### Instructions for the task
Starting at the line that contains "obj.data.transform(world)", copy each line through the final one exactly as written.

### Data segment
■ ■ ■ ■
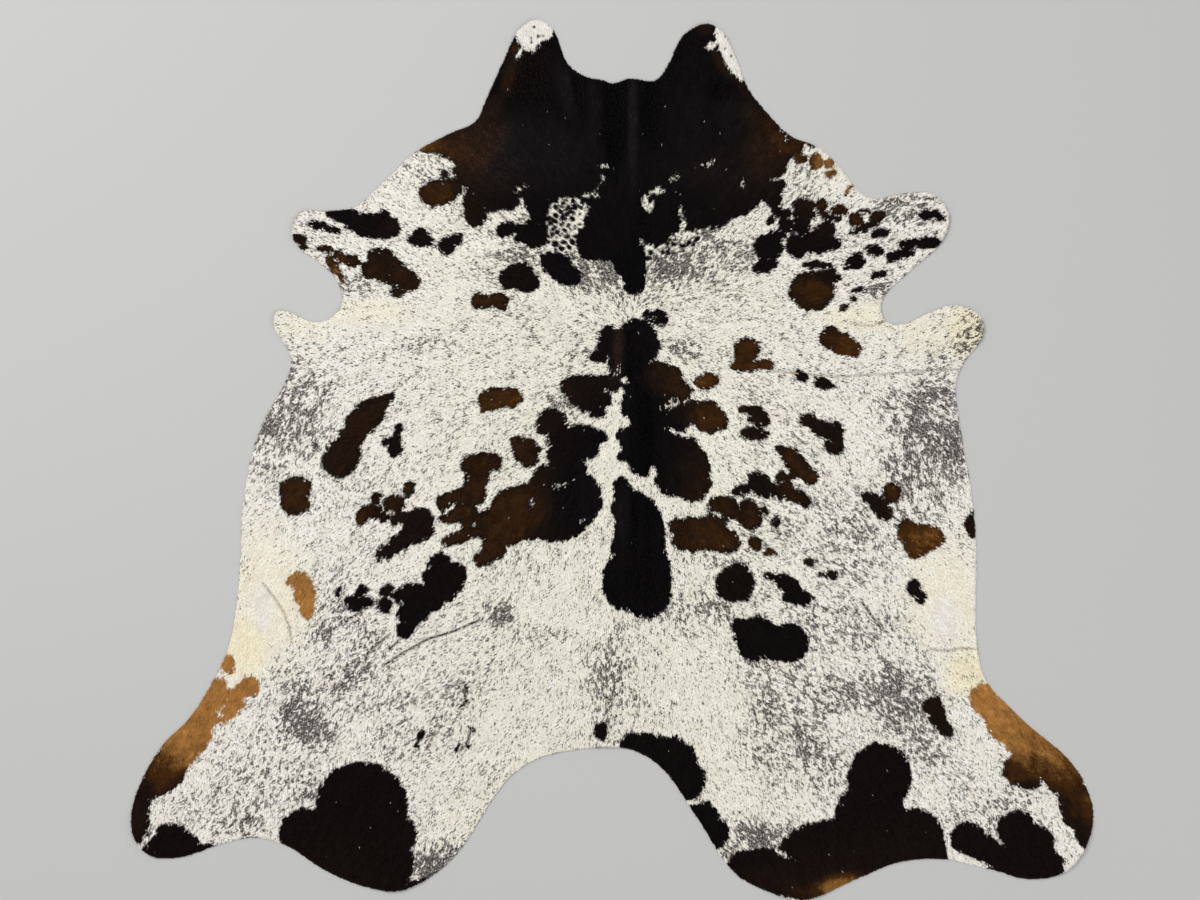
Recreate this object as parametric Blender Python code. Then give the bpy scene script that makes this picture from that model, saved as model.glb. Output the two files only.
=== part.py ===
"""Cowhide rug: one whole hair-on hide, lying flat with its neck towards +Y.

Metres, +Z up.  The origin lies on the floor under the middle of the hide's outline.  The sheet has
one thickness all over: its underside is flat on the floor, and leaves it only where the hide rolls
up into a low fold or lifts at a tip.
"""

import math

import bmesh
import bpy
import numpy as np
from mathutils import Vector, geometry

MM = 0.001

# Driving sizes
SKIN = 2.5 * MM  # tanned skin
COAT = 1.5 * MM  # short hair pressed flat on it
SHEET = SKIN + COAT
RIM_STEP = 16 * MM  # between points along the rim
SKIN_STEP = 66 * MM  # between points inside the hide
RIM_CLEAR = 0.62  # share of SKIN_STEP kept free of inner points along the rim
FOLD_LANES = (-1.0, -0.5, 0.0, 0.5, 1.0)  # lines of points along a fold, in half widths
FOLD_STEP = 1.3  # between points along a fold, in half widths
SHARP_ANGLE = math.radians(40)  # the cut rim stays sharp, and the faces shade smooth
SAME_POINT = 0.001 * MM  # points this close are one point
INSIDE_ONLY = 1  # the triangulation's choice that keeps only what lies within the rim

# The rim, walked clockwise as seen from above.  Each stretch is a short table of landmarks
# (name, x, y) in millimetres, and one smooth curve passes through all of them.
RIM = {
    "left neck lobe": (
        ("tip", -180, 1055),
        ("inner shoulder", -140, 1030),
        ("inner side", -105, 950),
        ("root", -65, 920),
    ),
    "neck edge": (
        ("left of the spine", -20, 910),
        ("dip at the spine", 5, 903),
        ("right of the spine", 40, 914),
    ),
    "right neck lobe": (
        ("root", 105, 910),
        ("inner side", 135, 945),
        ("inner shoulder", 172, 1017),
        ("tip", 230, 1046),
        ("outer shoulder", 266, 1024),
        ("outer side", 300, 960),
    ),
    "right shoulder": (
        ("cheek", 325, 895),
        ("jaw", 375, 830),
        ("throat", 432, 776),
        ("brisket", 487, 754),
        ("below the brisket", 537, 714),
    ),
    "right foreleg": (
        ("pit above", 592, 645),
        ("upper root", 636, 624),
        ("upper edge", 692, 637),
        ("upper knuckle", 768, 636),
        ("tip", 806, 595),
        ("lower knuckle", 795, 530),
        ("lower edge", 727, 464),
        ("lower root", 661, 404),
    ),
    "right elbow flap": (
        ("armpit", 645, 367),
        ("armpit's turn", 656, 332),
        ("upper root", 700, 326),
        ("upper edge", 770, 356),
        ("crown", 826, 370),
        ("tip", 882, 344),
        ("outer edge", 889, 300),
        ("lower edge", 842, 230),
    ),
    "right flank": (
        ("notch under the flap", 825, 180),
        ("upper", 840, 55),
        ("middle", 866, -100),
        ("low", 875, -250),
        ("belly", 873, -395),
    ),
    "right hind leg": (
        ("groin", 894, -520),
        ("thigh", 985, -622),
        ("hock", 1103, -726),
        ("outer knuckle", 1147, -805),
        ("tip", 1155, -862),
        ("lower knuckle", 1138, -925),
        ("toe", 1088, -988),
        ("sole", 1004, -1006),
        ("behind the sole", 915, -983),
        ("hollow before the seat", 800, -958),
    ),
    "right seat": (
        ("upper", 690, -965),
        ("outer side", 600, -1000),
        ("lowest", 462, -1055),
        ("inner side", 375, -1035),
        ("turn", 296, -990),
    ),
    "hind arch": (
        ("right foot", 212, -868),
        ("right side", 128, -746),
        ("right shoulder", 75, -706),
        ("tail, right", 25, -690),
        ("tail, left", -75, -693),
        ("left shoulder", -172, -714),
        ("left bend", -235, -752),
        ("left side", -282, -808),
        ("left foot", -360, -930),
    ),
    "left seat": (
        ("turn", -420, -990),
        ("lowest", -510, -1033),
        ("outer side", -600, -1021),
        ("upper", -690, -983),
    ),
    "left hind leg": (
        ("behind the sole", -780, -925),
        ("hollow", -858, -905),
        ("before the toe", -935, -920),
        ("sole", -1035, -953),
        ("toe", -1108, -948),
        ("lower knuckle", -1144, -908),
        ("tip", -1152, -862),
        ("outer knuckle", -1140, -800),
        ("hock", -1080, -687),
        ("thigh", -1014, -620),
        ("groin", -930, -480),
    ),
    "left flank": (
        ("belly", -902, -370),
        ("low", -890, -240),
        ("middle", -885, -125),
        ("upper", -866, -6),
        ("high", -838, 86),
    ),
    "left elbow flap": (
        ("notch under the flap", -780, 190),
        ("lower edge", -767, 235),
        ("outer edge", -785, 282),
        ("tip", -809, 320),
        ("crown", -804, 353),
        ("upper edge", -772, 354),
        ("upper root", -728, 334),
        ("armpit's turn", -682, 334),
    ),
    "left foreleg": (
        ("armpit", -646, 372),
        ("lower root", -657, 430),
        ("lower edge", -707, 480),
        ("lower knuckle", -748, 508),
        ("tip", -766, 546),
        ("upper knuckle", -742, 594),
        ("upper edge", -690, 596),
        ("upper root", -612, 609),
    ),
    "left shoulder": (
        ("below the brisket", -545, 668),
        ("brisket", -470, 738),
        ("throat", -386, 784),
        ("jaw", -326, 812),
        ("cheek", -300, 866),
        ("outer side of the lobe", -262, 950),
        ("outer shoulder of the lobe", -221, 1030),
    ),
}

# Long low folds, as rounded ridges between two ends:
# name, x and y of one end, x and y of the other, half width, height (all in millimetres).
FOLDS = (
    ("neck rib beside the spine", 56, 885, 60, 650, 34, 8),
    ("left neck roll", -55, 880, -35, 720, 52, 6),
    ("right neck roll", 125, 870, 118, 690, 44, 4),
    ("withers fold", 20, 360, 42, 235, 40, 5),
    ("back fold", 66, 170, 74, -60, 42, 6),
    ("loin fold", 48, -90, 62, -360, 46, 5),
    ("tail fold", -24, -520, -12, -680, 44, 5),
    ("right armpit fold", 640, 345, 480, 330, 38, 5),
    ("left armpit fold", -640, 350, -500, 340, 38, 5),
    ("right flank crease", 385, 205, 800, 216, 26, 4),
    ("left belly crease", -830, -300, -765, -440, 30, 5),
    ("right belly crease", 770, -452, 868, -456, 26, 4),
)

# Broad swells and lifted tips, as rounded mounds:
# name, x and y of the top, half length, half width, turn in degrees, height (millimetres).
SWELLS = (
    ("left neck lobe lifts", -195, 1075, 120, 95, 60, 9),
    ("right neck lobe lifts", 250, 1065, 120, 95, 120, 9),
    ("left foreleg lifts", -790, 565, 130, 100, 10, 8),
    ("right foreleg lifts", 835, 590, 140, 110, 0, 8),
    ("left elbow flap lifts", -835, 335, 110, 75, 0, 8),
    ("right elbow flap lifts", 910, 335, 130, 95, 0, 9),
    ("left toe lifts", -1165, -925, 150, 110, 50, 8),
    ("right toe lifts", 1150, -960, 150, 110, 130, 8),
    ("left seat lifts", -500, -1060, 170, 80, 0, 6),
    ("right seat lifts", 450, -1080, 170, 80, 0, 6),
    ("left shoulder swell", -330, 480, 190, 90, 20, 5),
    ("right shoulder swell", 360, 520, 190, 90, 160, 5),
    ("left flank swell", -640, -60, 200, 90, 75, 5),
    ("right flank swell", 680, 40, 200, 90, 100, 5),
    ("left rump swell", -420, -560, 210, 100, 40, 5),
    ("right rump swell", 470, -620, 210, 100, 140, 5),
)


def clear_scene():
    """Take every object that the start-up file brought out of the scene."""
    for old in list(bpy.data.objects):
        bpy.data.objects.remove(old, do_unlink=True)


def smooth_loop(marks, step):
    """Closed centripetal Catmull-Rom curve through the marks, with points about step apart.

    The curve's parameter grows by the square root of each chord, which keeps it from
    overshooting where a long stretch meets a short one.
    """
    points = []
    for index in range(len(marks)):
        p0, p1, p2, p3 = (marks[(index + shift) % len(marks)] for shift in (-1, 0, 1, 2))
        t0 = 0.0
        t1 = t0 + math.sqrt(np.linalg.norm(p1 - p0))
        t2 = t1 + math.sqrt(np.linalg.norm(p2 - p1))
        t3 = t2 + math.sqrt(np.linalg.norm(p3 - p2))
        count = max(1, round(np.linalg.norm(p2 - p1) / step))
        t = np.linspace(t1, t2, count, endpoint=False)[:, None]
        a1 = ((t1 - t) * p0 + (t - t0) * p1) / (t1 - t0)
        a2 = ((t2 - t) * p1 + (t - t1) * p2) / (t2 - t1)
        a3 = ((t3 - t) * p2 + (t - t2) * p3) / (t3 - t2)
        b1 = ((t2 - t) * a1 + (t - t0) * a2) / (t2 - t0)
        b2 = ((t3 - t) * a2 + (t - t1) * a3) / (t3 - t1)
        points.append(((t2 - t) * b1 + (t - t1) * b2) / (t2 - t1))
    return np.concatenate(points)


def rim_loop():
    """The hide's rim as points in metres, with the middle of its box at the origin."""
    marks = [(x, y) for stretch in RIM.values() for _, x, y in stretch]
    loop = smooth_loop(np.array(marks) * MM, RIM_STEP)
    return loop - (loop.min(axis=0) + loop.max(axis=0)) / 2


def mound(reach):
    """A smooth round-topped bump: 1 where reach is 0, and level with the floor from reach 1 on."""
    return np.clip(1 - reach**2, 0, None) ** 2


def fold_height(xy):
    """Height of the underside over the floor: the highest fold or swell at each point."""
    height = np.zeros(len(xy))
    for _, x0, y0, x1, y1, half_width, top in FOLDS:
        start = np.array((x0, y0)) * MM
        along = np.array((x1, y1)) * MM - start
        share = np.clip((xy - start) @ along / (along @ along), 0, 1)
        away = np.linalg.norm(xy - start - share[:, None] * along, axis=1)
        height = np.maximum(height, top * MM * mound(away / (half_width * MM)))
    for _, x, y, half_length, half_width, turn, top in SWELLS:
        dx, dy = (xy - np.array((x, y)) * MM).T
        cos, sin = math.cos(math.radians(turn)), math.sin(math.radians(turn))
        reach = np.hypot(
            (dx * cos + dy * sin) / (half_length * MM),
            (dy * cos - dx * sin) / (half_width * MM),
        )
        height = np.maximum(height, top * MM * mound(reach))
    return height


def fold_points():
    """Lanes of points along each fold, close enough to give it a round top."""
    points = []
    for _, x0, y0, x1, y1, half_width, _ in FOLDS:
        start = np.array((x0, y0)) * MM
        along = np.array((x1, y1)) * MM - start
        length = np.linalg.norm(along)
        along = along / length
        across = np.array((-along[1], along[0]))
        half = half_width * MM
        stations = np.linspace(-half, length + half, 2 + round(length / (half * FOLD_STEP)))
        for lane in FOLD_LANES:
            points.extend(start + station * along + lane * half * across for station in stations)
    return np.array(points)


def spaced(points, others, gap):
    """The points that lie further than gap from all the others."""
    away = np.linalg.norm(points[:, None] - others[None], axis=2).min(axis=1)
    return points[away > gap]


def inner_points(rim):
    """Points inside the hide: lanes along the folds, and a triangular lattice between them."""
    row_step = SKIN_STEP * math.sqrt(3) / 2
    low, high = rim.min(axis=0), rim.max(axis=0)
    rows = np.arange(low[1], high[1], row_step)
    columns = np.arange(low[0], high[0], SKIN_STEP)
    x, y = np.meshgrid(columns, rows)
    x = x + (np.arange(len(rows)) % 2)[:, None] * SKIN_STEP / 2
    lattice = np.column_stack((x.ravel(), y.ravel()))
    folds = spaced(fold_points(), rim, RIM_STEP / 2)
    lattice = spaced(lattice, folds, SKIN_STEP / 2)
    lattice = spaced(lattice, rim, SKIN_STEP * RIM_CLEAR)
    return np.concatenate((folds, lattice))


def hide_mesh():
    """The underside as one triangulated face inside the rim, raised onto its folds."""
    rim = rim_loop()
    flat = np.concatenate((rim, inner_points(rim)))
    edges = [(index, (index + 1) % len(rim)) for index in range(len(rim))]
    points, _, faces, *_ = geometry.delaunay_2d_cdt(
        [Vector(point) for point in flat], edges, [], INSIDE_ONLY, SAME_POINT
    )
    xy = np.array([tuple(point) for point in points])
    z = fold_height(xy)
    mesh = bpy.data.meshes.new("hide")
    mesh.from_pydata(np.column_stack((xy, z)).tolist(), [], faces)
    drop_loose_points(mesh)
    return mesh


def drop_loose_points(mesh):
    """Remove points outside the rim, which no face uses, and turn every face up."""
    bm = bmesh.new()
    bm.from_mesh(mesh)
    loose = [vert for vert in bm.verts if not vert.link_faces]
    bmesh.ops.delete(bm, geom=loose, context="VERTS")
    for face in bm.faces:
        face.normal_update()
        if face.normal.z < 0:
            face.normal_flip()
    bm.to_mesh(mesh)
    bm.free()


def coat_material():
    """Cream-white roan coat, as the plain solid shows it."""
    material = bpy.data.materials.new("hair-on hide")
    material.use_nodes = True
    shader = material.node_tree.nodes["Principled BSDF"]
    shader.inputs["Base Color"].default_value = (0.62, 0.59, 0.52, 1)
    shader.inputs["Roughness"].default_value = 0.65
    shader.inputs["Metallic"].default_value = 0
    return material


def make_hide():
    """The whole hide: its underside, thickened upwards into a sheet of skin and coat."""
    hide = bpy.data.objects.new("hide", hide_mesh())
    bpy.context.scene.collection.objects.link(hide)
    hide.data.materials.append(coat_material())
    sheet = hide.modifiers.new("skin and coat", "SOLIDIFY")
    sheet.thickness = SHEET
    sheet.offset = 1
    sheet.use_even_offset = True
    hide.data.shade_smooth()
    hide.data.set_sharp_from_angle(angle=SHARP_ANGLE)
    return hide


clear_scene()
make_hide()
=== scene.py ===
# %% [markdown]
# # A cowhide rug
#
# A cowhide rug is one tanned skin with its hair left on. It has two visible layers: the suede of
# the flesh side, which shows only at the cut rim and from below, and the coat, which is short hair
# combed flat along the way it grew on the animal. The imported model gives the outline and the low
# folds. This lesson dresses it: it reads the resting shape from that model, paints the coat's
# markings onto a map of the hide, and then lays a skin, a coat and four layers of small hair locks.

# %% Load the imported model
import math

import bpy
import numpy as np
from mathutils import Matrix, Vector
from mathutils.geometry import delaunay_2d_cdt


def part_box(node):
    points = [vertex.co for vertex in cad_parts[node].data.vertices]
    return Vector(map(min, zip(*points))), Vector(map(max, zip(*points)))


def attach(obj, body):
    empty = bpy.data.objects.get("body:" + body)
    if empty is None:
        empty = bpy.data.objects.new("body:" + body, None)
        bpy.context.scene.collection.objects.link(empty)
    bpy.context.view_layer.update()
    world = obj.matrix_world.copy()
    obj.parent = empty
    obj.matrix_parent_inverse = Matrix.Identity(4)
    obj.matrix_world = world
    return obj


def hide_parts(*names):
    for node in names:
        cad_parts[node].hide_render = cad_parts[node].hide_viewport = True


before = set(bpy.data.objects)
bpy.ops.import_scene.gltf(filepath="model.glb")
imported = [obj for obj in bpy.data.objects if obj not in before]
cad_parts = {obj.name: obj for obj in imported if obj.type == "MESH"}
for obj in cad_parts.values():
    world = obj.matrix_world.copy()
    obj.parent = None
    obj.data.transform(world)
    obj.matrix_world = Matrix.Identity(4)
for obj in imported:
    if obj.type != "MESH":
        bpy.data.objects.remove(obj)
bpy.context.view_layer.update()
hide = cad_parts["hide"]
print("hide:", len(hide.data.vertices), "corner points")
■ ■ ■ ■
### Finished answer
    obj.data.transform(world)
    obj.matrix_world = Matrix.Identity(4)
for obj in imported:
    if obj.type != "MESH":
        bpy.data.objects.remove(obj)
bpy.context.view_layer.update()
hide = cad_parts["hide"]
print("hide:", len(hide.data.vertices), "corner points")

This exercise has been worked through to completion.